---- Provided material

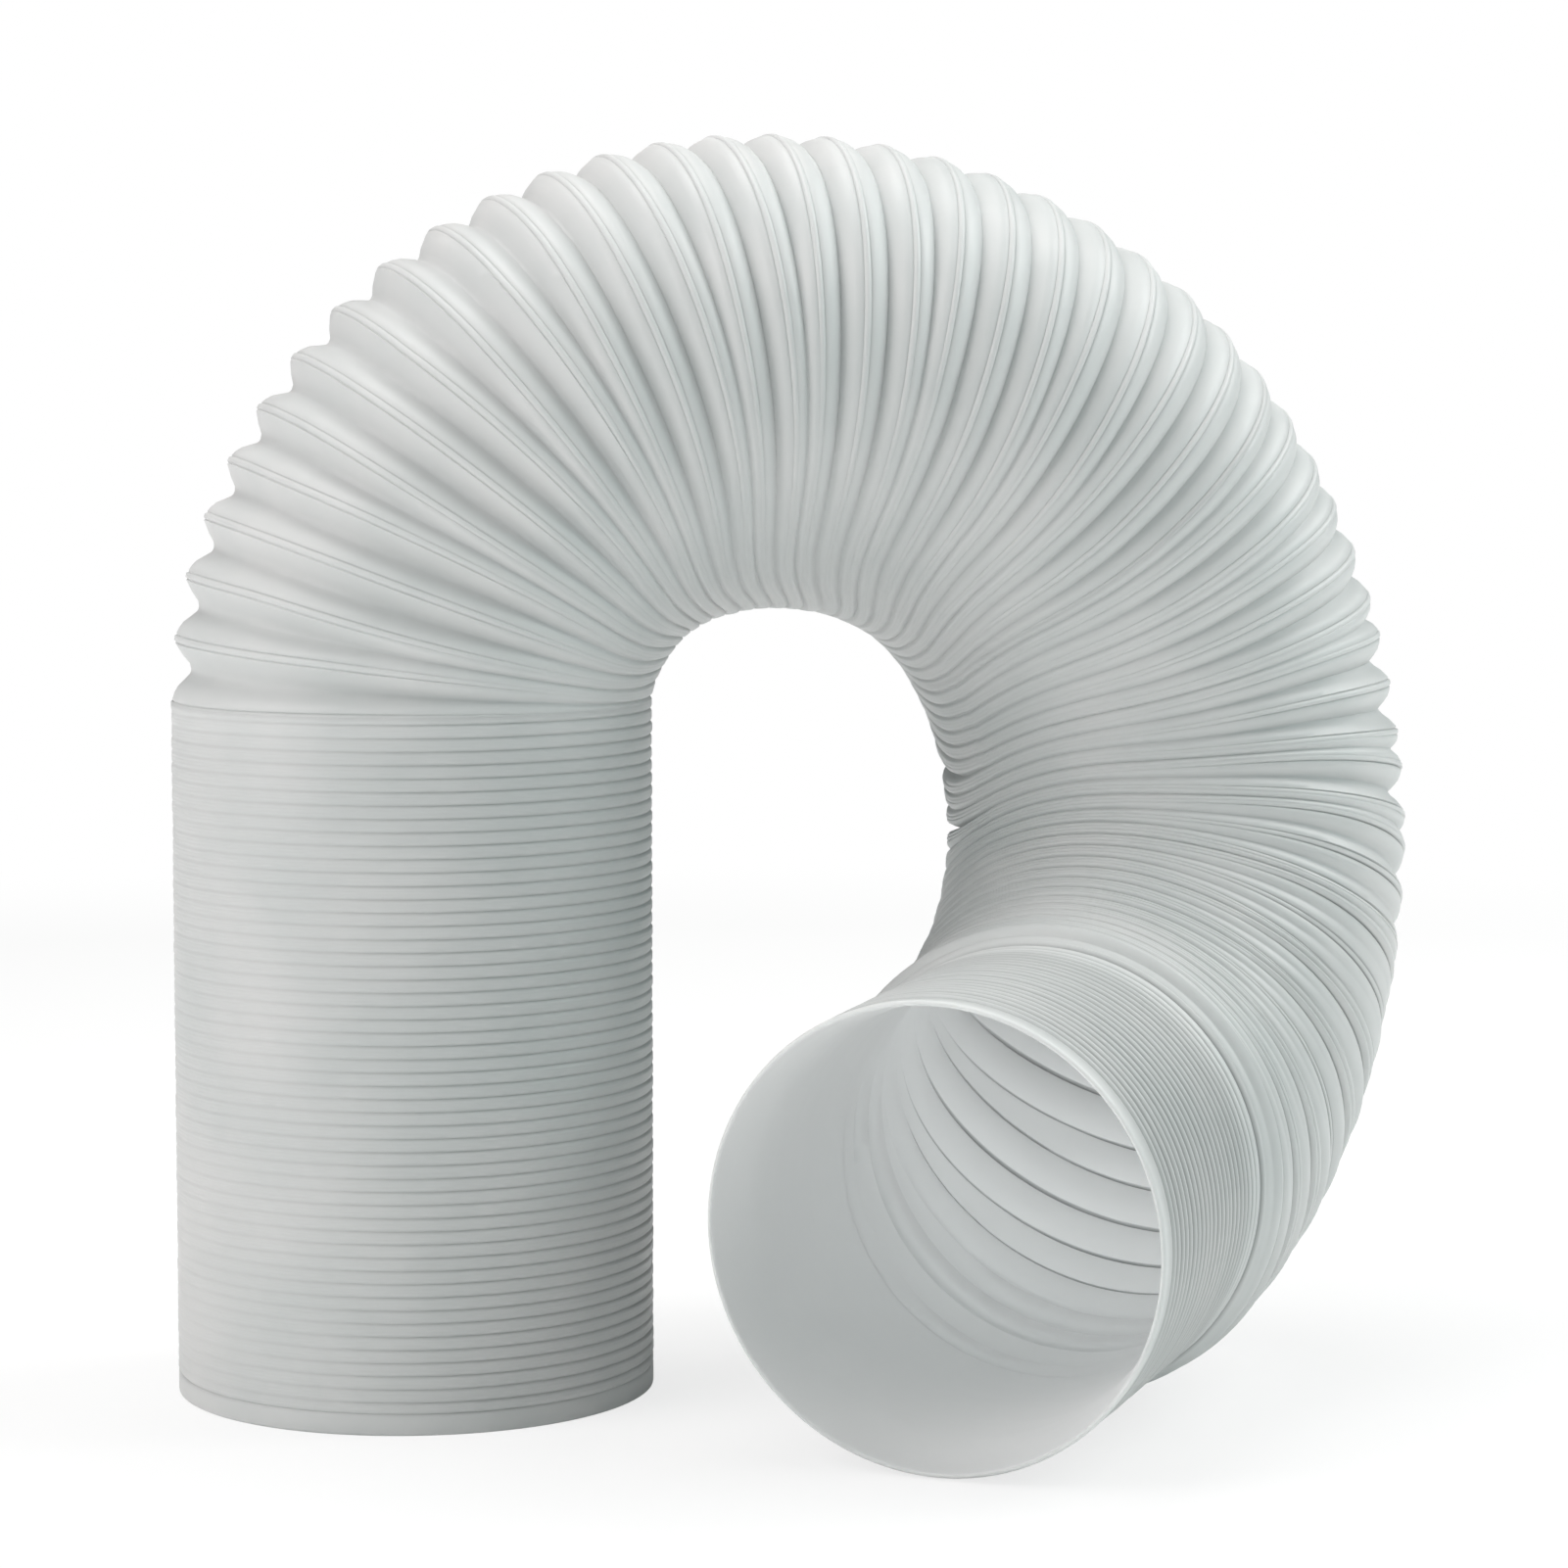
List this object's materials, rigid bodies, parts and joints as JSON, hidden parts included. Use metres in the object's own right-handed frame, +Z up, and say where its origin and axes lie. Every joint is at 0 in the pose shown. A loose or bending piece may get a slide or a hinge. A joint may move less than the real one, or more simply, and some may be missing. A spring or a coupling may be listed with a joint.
{
  "type": "air conditioner exhaust hose",
  "caption": "Flexible corrugated round duct that stands on one closed-up end, arches over and lies with its open end on the floor; carries warm air away",
  "frame": {"origin": "middle of the footprint, on the floor", "axes": "+Z up out of the floor, +X from the standing column towards the leg, the open end of the lying section faces -Y"},
  "size_m": [0.3944, 0.3036, 0.3937],
  "materials": {
    "white_plastic": "satin white-grey moulded polypropylene"
  },
  "bodies": {
    "root": {"hose": "white_plastic"}
  },
  "joints": []
}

--------

▸ Written request:
Check the data for the word "bodies" and pull out the lines that have it.

▸ Result for this exercise:
List this object's materials, rigid bodies, parts and joints as JSON, hidden parts included. Use metres in the object's own right-handed frame, +Z up, and say where its origin and axes lie. Every joint is at 0 in the pose shown. A loose or bending piece may get a slide or a hinge. A joint may move less than the real one, or more simply, and some may be missing. A spring or a coupling may be listed with a joint.
  "bodies": {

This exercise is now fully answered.